Les époux Serge et Beate Klarsfeld se sont rendus récemment, une énième fois, à Perpignan, ville que Serge connaît bien: « j’y suis allé au moins 30 fois » a-t-il raconté à la soirée des « Amis du Crif » à laquelle la Revue Civique a participé. Sauf que la dernière fois, c’est des mains du Maire RN de Perpignan, Louis Aliot, candidat à la présidence du parti lepéniste de surcroît, qu’il a accepté de recevoir la « médaille de la Ville » au titre de son action mémorielle (remarquable, bien sûr). Le célèbre « chasseur de nazis » déclarant en outre que ce candidat lepéniste n’était « pas antisémite », qu’il soutenait Israël, les actions mémorielles en faveur des victimes de la Shoah et du régime de Vichy et donc qu’il mériterait lui-même d’être distingué.
Ces prises de position, répétées et a-t-il dit assumées, et la reconnaissance publique qu’elle a représenté ont suscité une vive controverse, au sein de la communauté juive et bien au-delà. Car, au-delà de la personne de Louis Aliot (qui a d’ailleurs milité activement plus de trente ans au FN, devenu RN, y compris du temps de Jean-Marie Le Pen sans jamais quitter ce parti), c’est bien sûr le candidat à la présidence de ce parti et le parti d’extrême droite tout entier qui sont en cause, dans la mesure où la position des Klarsfeld est apparue aussi comme « une courte échelle » à la respectabilité recherchée, depuis des années, par les dirigeants du RN, toute la stratégie de Marine Le Pen (dite de « dédiabolisation ») allant dans ce sens, en vue d’accéder un jour au pouvoir en France.

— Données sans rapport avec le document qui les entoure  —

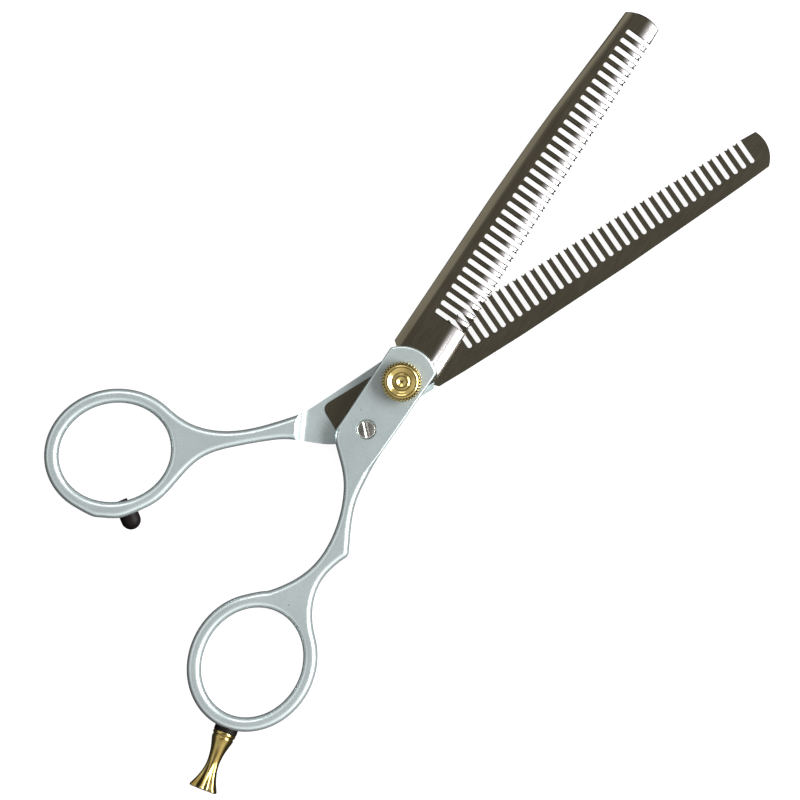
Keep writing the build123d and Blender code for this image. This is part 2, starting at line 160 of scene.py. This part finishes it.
def handlePaint():
    # silver-blue stove paint: fine flake, faint orange peel, a few dust nibs
    look = {
        "dark": (0.680, 0.780, 0.785), "light": (0.775, 0.875, 0.880), "nib": (0.26, 0.29, 0.30),
        "flake": 5200, "peel": 620, "cloud": 55, "wipe": 240, "nibScale": 210,
        "metallic": 0.72, "rough": (0.21, 0.31), "coat": 0.25, "coatRough": 0.16,
    }
    material, shader = newMaterial("handle_paint", look["light"], look["metallic"], 0.34)
    place = placeCoords(material)
    cloud = noise(material, place, look["cloud"])
    flake = noise(material, place, look["flake"], 1.0)
    base = ramp(material, cloud, [(0.35, look["dark"]), (0.65, look["light"])])
    sparkle = ramp(material, flake, [(0.3, (0.86, 0.87, 0.87)), (0.7, (1.12, 1.13, 1.13))])
    tinted = mixColours(material, flake, base, sparkle, "MULTIPLY")
    spots = addNode(material, "ShaderNodeTexVoronoi", Scale=look["nibScale"])
    join(material, place, spots.inputs["Vector"])
    nibs = ramp(material, spots.outputs["Distance"], [(0.025, (1, 1, 1)), (0.045, (0, 0, 0))])
    join(material, mixColours(material, nibs, tinted, look["nib"]), shader.inputs["Base Color"])
    wipe = noise(material, place, look["wipe"])
    join(material, spread(material, wipe, *look["rough"]), shader.inputs["Roughness"])
    peel = bump(material, shader, noise(material, place, look["peel"], 2.0), 0.06, 0.0002)
    bump(material, shader, flake, 0.05, 0.00005, peel)
    shader.inputs["Coat Weight"].default_value = look["coat"]
    shader.inputs["Coat Roughness"].default_value = look["coatRough"]
    return material


def bladeSteel(name, turn, teethSide, lapLevel):
    # brownish satin steel, brushed along X, with a few scratches across
    look = {
        "dark": (0.200, 0.178, 0.122), "light": (0.285, 0.258, 0.190),
        "grain": (260, 5200, 2600), "scratch": (2600, 180, 600),
        "ground": (0.62, 0.60, 0.60), "groundFrom": 0.0020, "groundTo": 0.0034, "lapDepth": 0.0002,
        "scratchTurn": 0.2, "cloud": 130, "rough": (0.20, 0.31),
    }
    material, shader = newMaterial(name, look["light"], 1.0, 0.32)
    along = placeCoords(material, turn, look["grain"])
    across = placeCoords(material, turn + look["scratchTurn"], look["scratch"])
    grain = noise(material, along, 1.0, 4.0, 0.6)
    cloud = noise(material, placeCoords(material), look["cloud"])
    scratches = noise(material, across, 1.0, 2.0)
    tone = mixColours(material, cloud, look["dark"], look["light"])
    streaks = ramp(material, grain, [(0.25, (0.86, 0.85, 0.84)), (0.75, (1.10, 1.10, 1.10))])
    oiled = mixColours(material, grain, tone, streaks, "MULTIPLY")
    # the band over the teeth is paler: partly the bare ground steel of the bevel, partly a painted highlight
    # where the bevel catches the light; it stops at the lap face
    split = addNode(material, "ShaderNodeSeparateXYZ")
    join(material, placeCoords(material, turn), split.inputs["Vector"])
    groundSheenBand = addNode(material, "ShaderNodeMapRange", interpolation_type="SMOOTHSTEP")
    groundSheenBand.inputs["From Min"].default_value = teethSide * look["groundFrom"]
    groundSheenBand.inputs["From Max"].default_value = teethSide * look["groundTo"]
    join(material, split.outputs["Y"], groundSheenBand.inputs["Value"])
    off = addNode(material, "ShaderNodeMapRange")
    off.inputs["From Min"].default_value = lapLevel
    off.inputs["From Max"].default_value = lapLevel - teethSide * look["lapDepth"]
    join(material, split.outputs["Z"], off.inputs["Value"])
    both = addNode(material, "ShaderNodeMath", operation="MULTIPLY")
    join(material, groundSheenBand.outputs["Result"], both.inputs[0])
    join(material, off.outputs["Result"], both.inputs[1])
    # mix in the paler teeth band: bare ground steel plus painted highlight
    colour = mixColours(material, both.outputs["Value"], oiled, look["ground"])
    join(material, colour, shader.inputs["Base Color"])
    join(material, spread(material, grain, *look["rough"]), shader.inputs["Roughness"])
    brushed = bump(material, shader, grain, 0.035, 0.00002)
    bump(material, shader, scratches, 0.02, 0.00002, brushed)
    return material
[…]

La relation de combativité globale
avec l’extrême droite RN en question
Il est clair en effet, qu’au-delà de la ville de Perpignan et du cas Louis Aliot (qui s’est d’ailleurs habilement fait élire Maire de Perpignan en effaçant l’étiquette RN), c’est bien la relation de combativité globale avec le premier mouvement d’extrême droite d’Europe qui est à l’évidence en question. Peut-on distinguer dans ce parti en ascension, « le bon grain de l’ivraie » ? Le pari d’une subtile distinction est-il possible alors que le RN fait bloc depuis ses succès de la présidentielle et des législatives ? Serge Klarsfeld évoque l’action de division qu’il dit avoir menée, en contrant « les durs » du RN (qui seraient tous uniquement derrière Jordan Bardella): « Diviser le FN, c’est affaiblir le FN » a-t-il ainsi déclaré, sur la défensive, lors de la soirée des Amis du Crif.

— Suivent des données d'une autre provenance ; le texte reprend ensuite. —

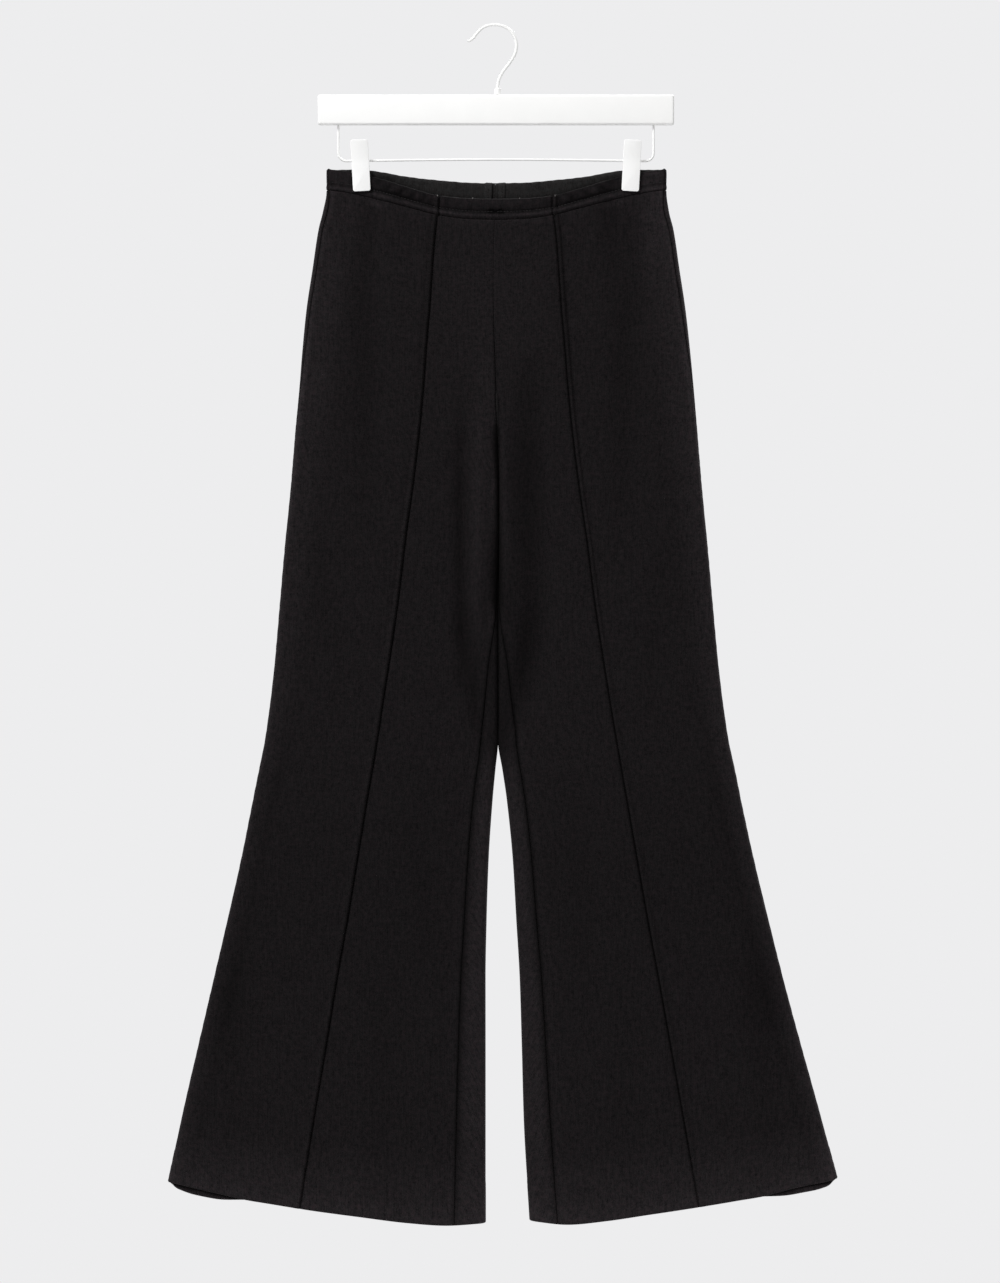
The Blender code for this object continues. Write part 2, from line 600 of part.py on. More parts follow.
def build_rail(steel):
    """The rail's wire: out of the bar, round a bend, slightly bowed along the bottom, and up again."""
    top = -BAR_TOP_DROP - BAR_HEIGHT + RAIL_INSET
    route = [(RAIL_LEFT_X, 0, top)]
    middle = (RAIL_LEFT_X + RAIL_RIGHT_X) / 2
    half = (RAIL_RIGHT_X - RAIL_LEFT_X) / 2
    for step in range(RAIL_BEND_STEPS + 1):
        angle = math.pi / 2 * step / RAIL_BEND_STEPS
        x = RAIL_LEFT_X + RAIL_BEND * (1 - math.cos(angle))
        route.append((x, 0, -RAIL_DROP + RAIL_BEND * (1 - math.sin(angle))))
    run = half - RAIL_BEND
    for step in range(1, RAIL_RUN_STEPS):
        share = step / RAIL_RUN_STEPS
        rise = RAIL_BOW * math.sin(math.pi * share)
        route.append((middle - run + 2 * run * share, 0, -RAIL_DROP + rise))
    route += [(2 * middle - x, 0, z) for x, _, z in reversed(route[: RAIL_BEND_STEPS + 2])]
    wire("hanger_rail", route, RAIL_WIRE, steel)


def extrude_profile(profile, width):
    """A closed outline of (y, z) points in mm, made as wide as asked along X."""
    shape = bmesh.new()
    ring = [shape.verts.new((-width / 2 * MM, y * MM, z * MM)) for y, z in profile]
    face = shape.faces.new(ring)
    moved = bmesh.ops.extrude_face_region(shape, geom=[face])
    ends = [item for item in moved["geom"] if isinstance(item, bmesh.types.BMVert)]
    bmesh.ops.translate(shape, vec=(width * MM, 0, 0), verts=ends)
    bmesh.ops.recalc_face_normals(shape, faces=shape.faces)
    return shape


def jaw_profile(facing):
    """Side view of one jaw: plate, splayed grip above the rail, and the half boss that rides on the wire."""
    bottom, top = CLIP_GRIP - CLIP_HEIGHT, CLIP_GRIP
    half_boss = BOSS_HEIGHT / 2
    start = math.asin(SEAM_GAP / 2 / BOSS_BORE)
    arc = [
        (BOSS_BORE * math.sin(angle), -BOSS_BORE * math.cos(angle))
        for angle in np.linspace(start, math.pi - start, BOSS_BORE_STEPS)
    ]
    outline = [
        (JAW_INNER, bottom),
        (JAW_INNER, -half_boss),
        (SEAM_GAP / 2, -half_boss),
        *arc,
        (SEAM_GAP / 2, half_boss),
        (JAW_INNER + GRIP_STEP, half_boss),
        (JAW_INNER + GRIP_SPLAY, top),
        (JAW_INNER + GRIP_SPLAY + JAW_PLATE, top),
        (JAW_INNER + JAW_PLATE + GRIP_STEP, half_boss),
        (JAW_INNER + JAW_PLATE, -half_boss),
        (JAW_INNER + JAW_TIP_PLATE, bottom),
    ]
    return [(facing * y, z) for y, z in outline]


def spring_profile():
    """Side view of the leaf spring: a U that stands on the bosses and pushes the two grips apart."""
    foot = BOSS_HEIGHT / 2 + SEAM_GAP
    strip = SPRING_STRIP
    outer = [
        (-SPRING_TOP_HALF, foot + SPRING_REACH),
        (-SPRING_BEND_HALF, foot + SPRING_BEND_RISE),
        (-SPRING_BOTTOM_HALF, foot + strip / 2),
        (0, foot),
    ]
    inner = [
        (-SPRING_TOP_HALF + strip, foot + SPRING_REACH),
        (-SPRING_BEND_HALF + strip, foot + SPRING_BEND_RISE + strip / 2),
        (-SPRING_BOTTOM_HALF + strip / 2, foot + strip * 1.4),
        (0, foot + strip),
    ]
    outer += [(-y, z) for y, z in reversed(outer[:-1])]
    inner += [(-y, z) for y, z in reversed(inner[:-1])]
    return outer + inner[::-1]


def round_corners(shape):
    """Rounds the plate's four corners as seen from the front: its top and bottom edges that run front to back."""
    heights = [corner.co.z for corner in shape.verts]
    near = 0.01 * MM
    corners = []
    for edge in shape.edges:
        a, b = (corner.co for corner in edge.verts)
        runs_back = abs(a.x - b.x) < near and abs(a.z - b.z) < near
        if runs_back and (a.z < min(heights) + near or a.z > max(heights) - near):
            corners.append(edge)
    bmesh.ops.bevel(shape, geom=corners, offset=CLIP_CORNER * MM, segments=4, profile=0.5, affect="EDGES")


def build_clip(side, x, plastic, steel):
    lean = SIGN[side] * CLIP_LEAN
    placed = Matrix.Translation(Vector((x, 0, -RAIL_DROP + CLIP_RISE)) * MM) @ Matrix.Rotation(lean, 4, "Y")
    pieces = [
        (f"clip_{side}_front", jaw_profile(-1), CLIP_WIDTH, plastic, True),
        (f"clip_{side}_back", jaw_profile(1), CLIP_WIDTH, plastic, True),
        (f"clip_{side}_spring", spring_profile(), SPRING_WIDTH, steel, False),
    ]
    for name, profile, width, material, rounded in pieces:
        shape = extrude_profile(profile, width)
        if rounded:
            round_corners(shape)
        bmesh.ops.recalc_face_normals(shape, faces=shape.faces)
        mesh = bpy.data.meshes.new(name)
        shape.to_mesh(mesh)
        shape.free()
        mesh.materials.append(material)
        thing = bpy.data.objects.new(name, mesh)
        thing.matrix_world = placed
        bpy.context.scene.collection.objects.link(thing)


def main():
    for thing in list(bpy.data.objects):
        bpy.data.objects.remove(thing)
    cloth = paint("black crepe knit", (0.012, 0.011, 0.011), 0.9)
    lacquer = paint("white lacquered wood", (0.86, 0.86, 0.85), 0.35)
    plastic = paint("white moulded plastic", (0.84, 0.84, 0.83), 0.4)
    enamel = paint("white enamelled wire", (0.84, 0.84, 0.83), 0.3)
    spring_steel = paint("spring steel", (0.55, 0.55, 0.56), 0.3, 1.0)
    for side in ("left", "right"):
        build_front(side, cloth)
        build_back(side, cloth)
        build_back_band(side, cloth)
    build_front_band(cloth)
    build_bar(lacquer)
    build_hook(enamel)
    build_collar(enamel)
    build_rail(enamel)
    build_clip("left", CLIP_LEFT_X, plastic, spring_steel)
    build_clip("right", CLIP_RIGHT_X, plastic, spring_steel)


main()
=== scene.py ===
"""Kick flare trousers in black crepe knit, hung by the waistband from a white clip hanger.

The front of the garment faces -Y and +X is to the right, with left and right as seen from the front. The
cloth is worked out in millimetres, as it is cut and sewn, and turned to metres when a piece is made.
"""

import math
from collections import namedtuple

import bmesh
import bpy
import numpy as np
from mathutils import Matrix, Vector


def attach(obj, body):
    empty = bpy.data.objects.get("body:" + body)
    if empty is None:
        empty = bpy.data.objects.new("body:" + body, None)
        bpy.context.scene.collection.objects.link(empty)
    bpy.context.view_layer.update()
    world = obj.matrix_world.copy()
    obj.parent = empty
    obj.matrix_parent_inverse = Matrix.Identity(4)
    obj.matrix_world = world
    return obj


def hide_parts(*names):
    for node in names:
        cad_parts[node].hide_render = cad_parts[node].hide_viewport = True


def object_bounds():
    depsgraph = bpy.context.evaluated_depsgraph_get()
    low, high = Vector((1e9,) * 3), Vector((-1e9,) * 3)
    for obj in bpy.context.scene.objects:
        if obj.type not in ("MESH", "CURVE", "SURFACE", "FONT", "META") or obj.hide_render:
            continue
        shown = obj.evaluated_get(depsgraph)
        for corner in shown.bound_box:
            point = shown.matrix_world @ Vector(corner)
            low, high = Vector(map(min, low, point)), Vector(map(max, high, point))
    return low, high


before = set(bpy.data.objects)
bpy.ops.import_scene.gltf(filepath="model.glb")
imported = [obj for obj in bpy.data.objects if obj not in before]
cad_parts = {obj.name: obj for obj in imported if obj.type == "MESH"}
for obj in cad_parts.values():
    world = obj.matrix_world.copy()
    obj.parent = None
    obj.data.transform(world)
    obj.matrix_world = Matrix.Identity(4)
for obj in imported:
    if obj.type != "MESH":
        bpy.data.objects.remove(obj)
solid_low, solid_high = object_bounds()

# ---------- Camera ----------
# A long lens, level and square to the front, as for a shop picture of a garment. What it sees at the cloth
# is 1.0 m wide and 1.283 m high.
MM = 0.001
VIEW_HEIGHT = 1.283
CAMERA_AWAY = 5.6
VIEW_MIDDLE = Vector((0.0055, 0.0, -0.6154))
camera_data = bpy.data.cameras.new("shop_camera")
camera_data.lens = camera_data.sensor_width * CAMERA_AWAY / VIEW_HEIGHT
camera = bpy.data.objects.new("shop_camera", camera_data)
camera.location = VIEW_MIDDLE - Vector((0, CAMERA_AWAY, 0))
camera.rotation_euler = (math.pi / 2, 0, 0)
bpy.context.scene.collection.objects.link(camera)
bpy.context.scene.camera = camera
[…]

Le Président du Crif, Yonathan Arfi, en accueillant les époux Klarsfeld à cette réunion (programmée de longue date, bien avant le surgissement de cette polémique), a tenu à relever « le trouble » suscité et à rappeler la ligne de l’institution qu’il préside, à savoir la nécessité d’établir clairement « un cordon sanitaire » de protection « vis-à-vis de l’extrême droite et de l’extrême gauche ». Il observait aussi l’importance de l’enjeu, en cette période où des espaces s’élargissent malheureusement, laissant libre cours au relativisme des principes et à la banalisation des extrémismes, sous couvert de vents populistes. En accédant à la présidence du Crif, a-t-il confié ce soir-là, « j’ai senti le grand défi: tenir les digues contre l’extrême droite » et « une crainte: qu’elles soient de plus en plus contestées ». On y est. D’où le malaise et les incompréhensions, par exemple quand le fils Klarsfeld, Arno, a jugé bon renverser la réalité du sectarisme flamboyant qui caractérise les extrêmes: Louis Aliot aurait « changé », a-t-il dit, et ne pas le reconnaître serait une attitude « sectaire »…

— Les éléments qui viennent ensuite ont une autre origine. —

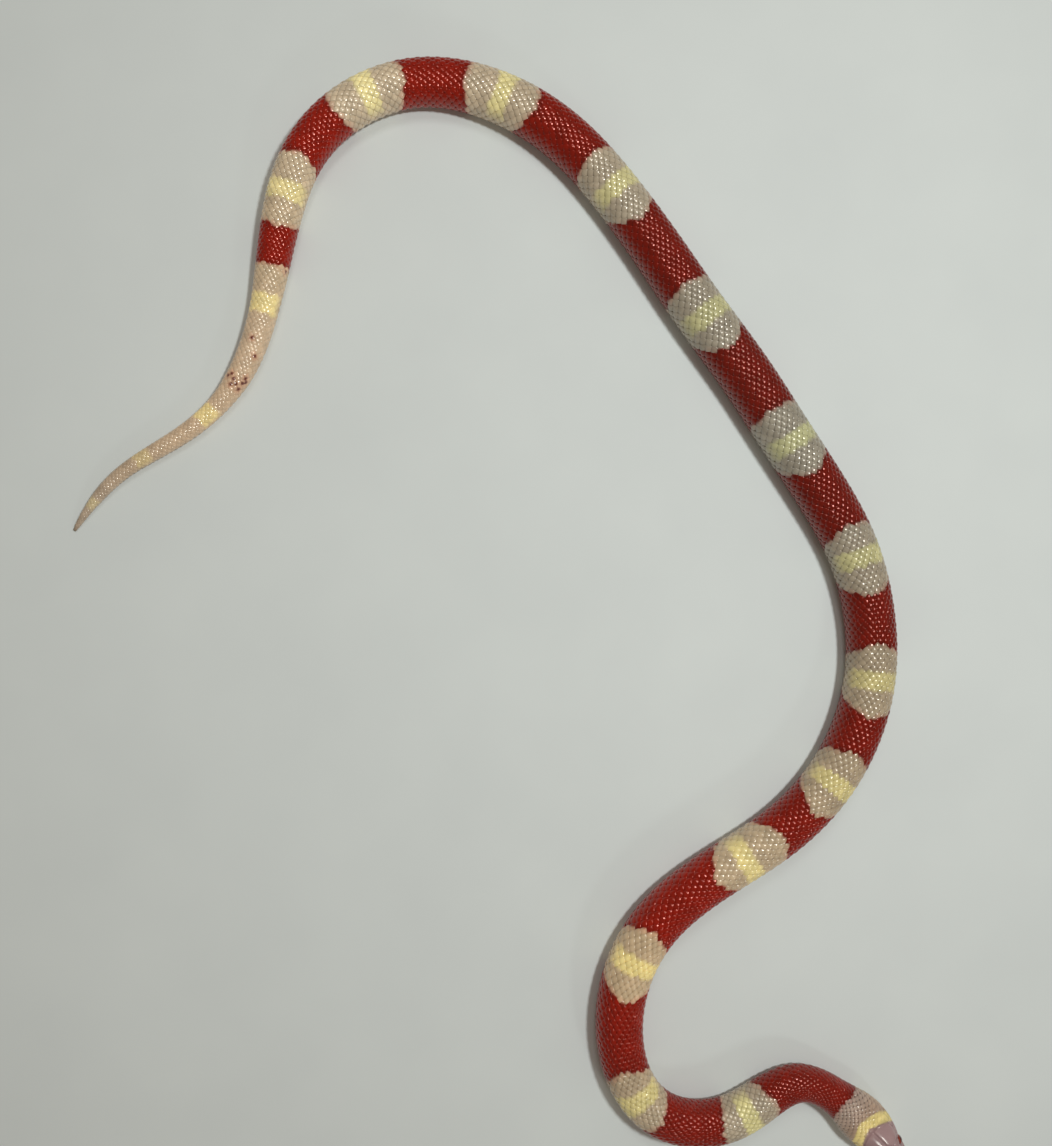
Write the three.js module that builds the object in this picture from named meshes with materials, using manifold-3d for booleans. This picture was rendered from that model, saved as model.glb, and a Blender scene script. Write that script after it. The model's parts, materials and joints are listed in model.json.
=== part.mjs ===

Il va sans dire que tout le monde, loin s’en faut, n’est pas de cet avis. Et, comme l’ont précisé plusieurs intervenants, dont Jean-Philippe Moinet, auteur, chroniqueur et fondateur de la Revue Civique (qui avait fondé et présidé un « Observatoire de l’extrémisme pour une vigilance républicaine » il y a 25 ans, avec le soutien notamment des époux Simone et Antoine Veil), c’est bien une essentielle question de principe qui est en jeu. Principe à maintenir, quelles que soient les affichages calculés et les déclarations personnelles de tel ou tel élu RN, principe à maintenir compte tenu de la dangerosité de ce « mouvement national » devenu, de démagogies xénophobes en racolages populistes, le premier mouvement d’extrême droite d’Europe.
La vigilance doit redoubler
La vigilance doit même d’autant plus redoubler que l’époque est, précisément, à la banalisation de toutes les virulences et violences, qui colportent toutes formes de complotismes et conduisent à la négation des principes de la République et de l’Histoire qui lui est attachée.